Sayap bisnis lainnya, adalah PT Brahmayasa Bahtera, PT Astra Land Indonesia, dan juga PT Astra Modern Land yang merupakan kolaborasi antara Astra International dengan Hongkong Land, Ltd., PT Modernland Realty serta PT Mitra Sindo Makmur. Proyek bisnis perusahaan tersebut berupa proyek multifungsi yang terdiri atas apartemen, perkantoran, hotel, dan juga residensial dengan target pasar kalangan ekonomi menengah atas.

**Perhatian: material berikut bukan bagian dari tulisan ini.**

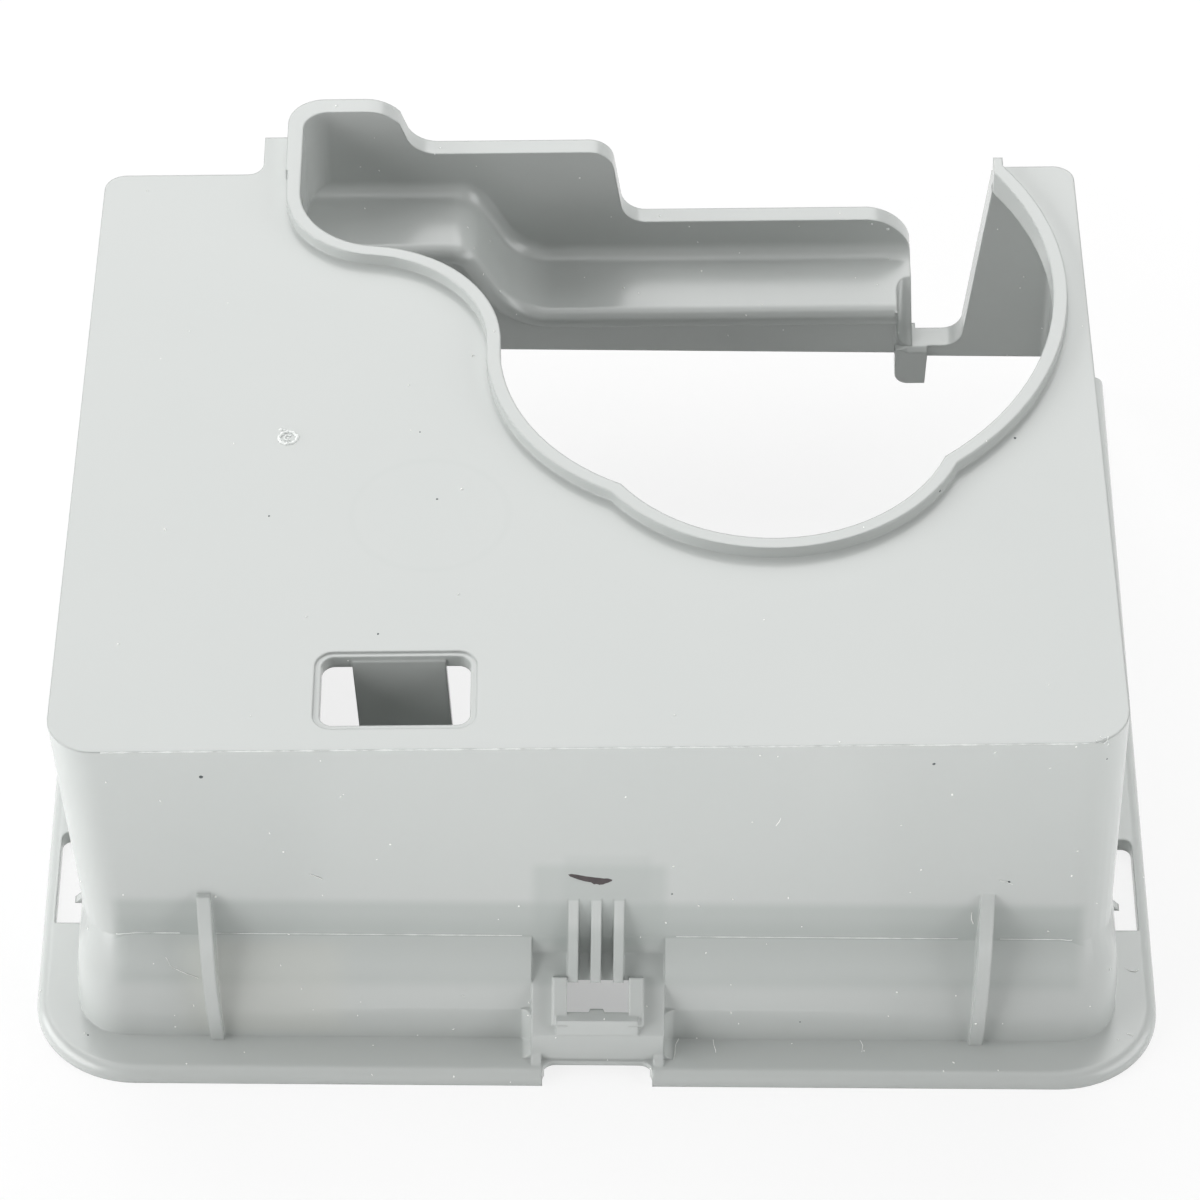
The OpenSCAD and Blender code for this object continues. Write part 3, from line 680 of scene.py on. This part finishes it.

Astra International juga memiliki bisnis pengelolaan gedung perkantoran di bawah manajemen PT Samadista Karya.
Tak ketinggalan, Grup Djarum yang besar melalui usaha rokok turut mencicipi renyahnya bisnis properti melalui sejumlah pusat perbelanjaan yang dimiliki. Antara lain WTC Mangga Dua dan Margo City Depok. Sayap bisnis properti sebagai bagian pengembangan usaha Grup Djarum setelah sebelumnya berkutat di industri rokok, jasa keuangan dan juga industri elektronika.
Anton Sitorus, Direktur sekaligus Kepala Riset dan Konsultasi Savills Indonesia menuturkan, diversifikasi bisnis ke sektor properti bisa diibaratkan seperti menabung aset yang bisa menjadi investasi perusahaan untuk jangka panjang. Selain itu, prestige atau rasa kebanggaan bisa menjadi salah satu faktor sebuah perusahaan melakukan diversifikasi bisnis ke sektor properti. Menurut Anton, memiliki bisnis sektor properti merupakan cara untuk "membuktikan kemapanan" bagi perusahaan yang sudah mapan dan memiliki likuiditas berlebih.
Bagi perusahaan yang bisnis utamanya tidak bergerak di sektor properti, diversifikasi ke sektor tersebut menjadi salah satu simbol puncak kesuksesan. Selain itu, Anton menyebut bahwa faktor utama diversifikasi bisnis ke sektor properti adalah karena pada dasarnya bisnis properti selalu menguntungkan. “Aset properti itu berwujud, sehingga dapat dilihat orang. Memiliki gedung yang ikonik maupun sebuah landmark terlebih di lokasi terbaik dan mahal, juga bisa menjadi kebanggaan bagi perusahaan tersebut,” jelas Anton.